Si les ONG s’intéressent depuis longtemps au très discret Perenco, le mode de fonctionnement du groupe pétrolier interroge également de plus en plus les professionnels du secteur extractif, pourtant souvent moins regardants sur les questions éthiques. Société familiale fondée par le Breton Hubert Perrodo, décédé en 2006, et désormais pilotée par son fils François Perrodo, Perenco est le pionnier du créneau de l’optimisation des champs pétroliers matures repris à des majors – telles que Total ou Chevron – qui préfèrent s’en séparer à la fin de leur exploitation.
Agilité opérationnelle et opacité
Avec ce modèle, le groupe familial, qui affiche une production de 465 000 barils par jour sur son site internet, est devenu un poids lourd du secteur dans plusieurs pays francophones, où il noue des liens étroits avec ses dirigeants politiques. C’est le cas au Gabon, où il est le premier producteur de brut du pays, avec 55 000 barils extraits chaque jour, mais aussi en RDC, où il est le seul producteur pétrolier, avec quelque 25 000 barils par jour. Le groupe est également bien implanté en Tunisie, ainsi qu’au Cameroun, où il a démarré une activité de liquéfaction gazière, et au Congo Brazzaville.
Alors que sa production place Perenco au second rang des pétroliers français derrière Total, le groupe familial non coté, qui a installé son siège social au Royaume-Uni (alors que l’essentiel de la direction opérationnelle et de ses équipes d’ingénieurs sont installés en France), n’est pas soumis aux mêmes règles de transparence que la plupart des autres sociétés pétrolières de la même taille.

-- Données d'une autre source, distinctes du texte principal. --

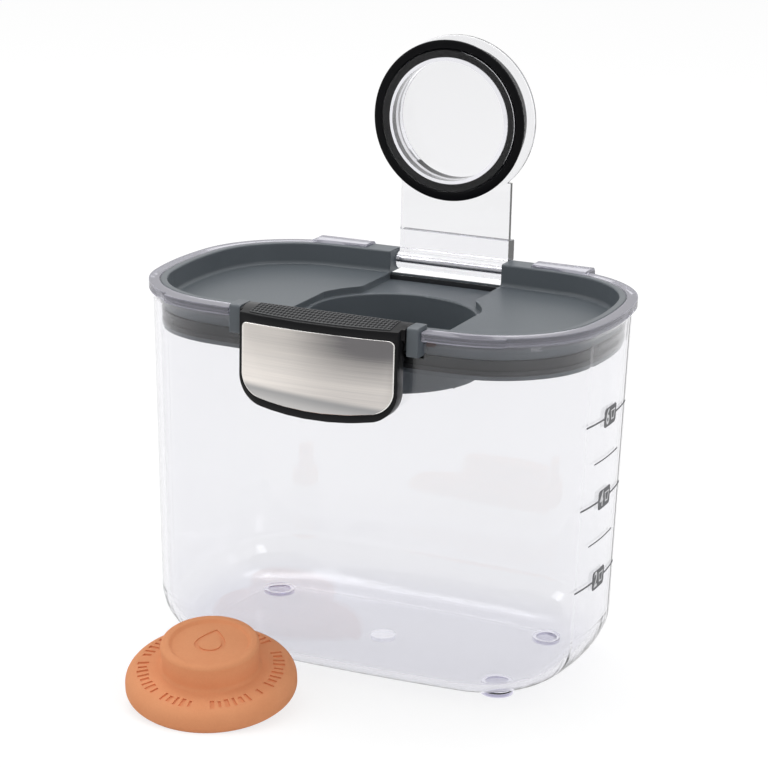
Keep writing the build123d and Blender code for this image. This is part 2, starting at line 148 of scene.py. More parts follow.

« L’action des dirigeants de Perenco ne fait l’objet d’aucun contrôle par des tiers. Ils font comme s’ils étaient en dehors de toute juridiction, ce qui leur donne un sentiment de toute puissance voire d’impunité, en particulier quand ils sont en tête à tête avec des responsables de gouvernements africains », estime un cadre dirigeant d’une compagnie concurrente active dans des pays où est présent Perenco, qui se dit par ailleurs admiratif de l’agilité opérationnelle des ingénieurs du groupe.
Un modèle durable ?
« Via des réseaux annexes – notamment la franc-maçonnerie ou les circuits automobiles – les responsables de Perenco ont tissé des liens personnels durables avec les dirigeants politiques, notamment au Gabon. Et parfois force est de constater que ces liens ont parfois plus d’influence que la recherche du bien commun pour le pays » dénonce un cadre pétrolier familier de Libreville.
« Quand nous avons revendu nos actifs à Perenco, qui n’est pas soumis aux mêmes règles internes que nous en matière de protection de l’environnement, il était clair que l’arrêt du torchage (le fait de brûler les gaz issus de l’extraction pétrolière, ce qui émet des gaz à effet de serre) ne serait plus à l’ordre du jour une fois la transaction réglée », regrette quant à lui un cadre opérationnel d’une major ayant cédé un site extractif africain au groupe il y a quelques années.
Contacté à plusieurs reprises par Jeune Afrique ces derniers mois, via son service de communication, ses cadres opérationnels et l’un de ses avocats, Perenco a refusé de s’exprimer à la fois sur sa gouvernance et sur ses activités en RDC et au Gabon. Mais cette discrétion absolue, devenue au fil du temps une véritable marque de fabrique du groupe, risque de ne tenir qu’un temps. Les critiques grandissantes à son encontre venue des professionnels du pétrole, alliées à celles perdurant des ONG, pourraient obliger à l’avenir le groupe à revoir sa communication et ses méthodes pour améliorer ses relations avec les communautés locales, mais aussi avec ses pairs du secteur.